“If growth comes from failure, surely by now I am a giant.”
I have attempted to launch the idea behind The Experiential GOAT several times before, each time ending in failure. But each failure taught an important lesson. Here is the story of the first attempt.

I got into experiential marketing entirely by happenstance in April 2013. By that time, I was tying up the loose ends on my scientific career and preparing to move to Los Angeles fresh off the release of my very first studio album, Inception. Even though I was able to work a few more events before my move in May 2013, Los Angeles was a massive culture shock. While there were a plethora of jobs at any given time, getting an agency to take a chance on you required sheer luck. Even once you got your foot in the door, staying consistently booked is a job in and of itself. There was no online guide to the industry at that point and most of booking gigs was through word of mouth at other gigs. So through a lot of trial and error, I finally was able to develop a system that allowed me to be able to book consistently while having full control over my schedule so that I could book the events I WANTED to work, not the ones I had to for the money.




My system was so incredibly efficient and I was booked so consistently (not just with live events, either. Working on movie sets, audience coordinator for major shows, studio vocalist) that I was started to show signs of extreme exhaustion by March 2017. In June 2017, I made the extremely difficult decision to move back to North Carolina for the sake of my physical health and family. I took some months to rest, but after a while I was ready to go back to work. I started working the system that I had developed in Los Angeles in Charlotte and was greeted by the shock that the markets varied GREATLY.

I was able to adjust and figure out how to evolve the system on the East Coast. So I was able to start being booked consistently in Charlotte and then expand out once I got the infamous PromoMobile.

Now, the entire time that I was doing all of this, the one question that I got asked EVERY SINGLE TIME I told anyone what my job description was (which would also have to include pulling up pictures and videos of myself at events to prove that I wasn't making it all up):
“When are you going to get a REAL job?”
My friends and family would ask me this all the time. Random strangers standing in line waiting to do the activity at an activation would say that to me. I got the question much more on the East Coast than the West Coast and I realized that most people have absolutely no concept of this industry despite participating in it on some level at some point in time. Conversations with my fellow experiential peers revealed that they got the same questions all the time too and the general mood is always amusement: the perks of the job definitely outweigh the downsides (at least they did then).

Then there were the people that wanted to figure out how to do what I was doing but wanted me to hand-walk them through it. The number of “friends” that I tried to refer to agencies that would refuse to do it because it wasn't “sustainable” or that would actually book the gig but complain about the conditions is ridiculous.
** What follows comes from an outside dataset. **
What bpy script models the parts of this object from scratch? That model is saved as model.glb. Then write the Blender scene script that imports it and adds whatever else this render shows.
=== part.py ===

I got to the point that I refused to refer anyone to agencies that I had a good thing going with and would instead send to agencies that were just looking for a body (cause those were agencies I only work for once). I am extremely meticulous about data collection and when I would meet up with other event professionals, I always tried to incorporate their perspectives into my notes. Hearing about Trusted Herd was a God-send because it meant that someone recognized the issues that plagued the industry and was creating a community to share that information. But the one thing that was missing were in-person educational courses on what it would take to be a great experiential professional. The idea was simple: create a series of in-person classes that would allow live event workers to learn about the different tools and resources available.

So in September 2019, a friend and I started researching the experiential marketing industry with the goal of creating short workshops for those in Charlotte that wanted to learn more about live events. The idea was that there would be a series of in person classes that would be tailored for specific audiences: brands wanting to do live events but not knowing where to start, people looking to get into working in the industry but not having any idea where to start, and current professionals looking to take the next step in their career. Everything was going along perfectly well and we had set a date to begin the first class in May 2020, with an advertising campaign starting in April 2020 under the banner of
PROMOLIFE
So what went wrong?
The Failure: COVID-19
This is probably the only attempt that does not make me sad or upset in any way because the circumstances were just so far out of everyone's control. The shutdown started in March 2020 and by the time May 2020 rolled around, it was clear that in-person anything was not going to happen. Trying to translate it to an online class was not feasible at the time because almost all the data that we had been gathering and carefully organizing into presentations became obsolete almost overnight. Without being able to know when the industry was coming back and what it would look like, there was no way to make a pivot to salvage this attempt.
So I shelved all the information and went on with my life. It would be March 2022 before I revisited the idea again.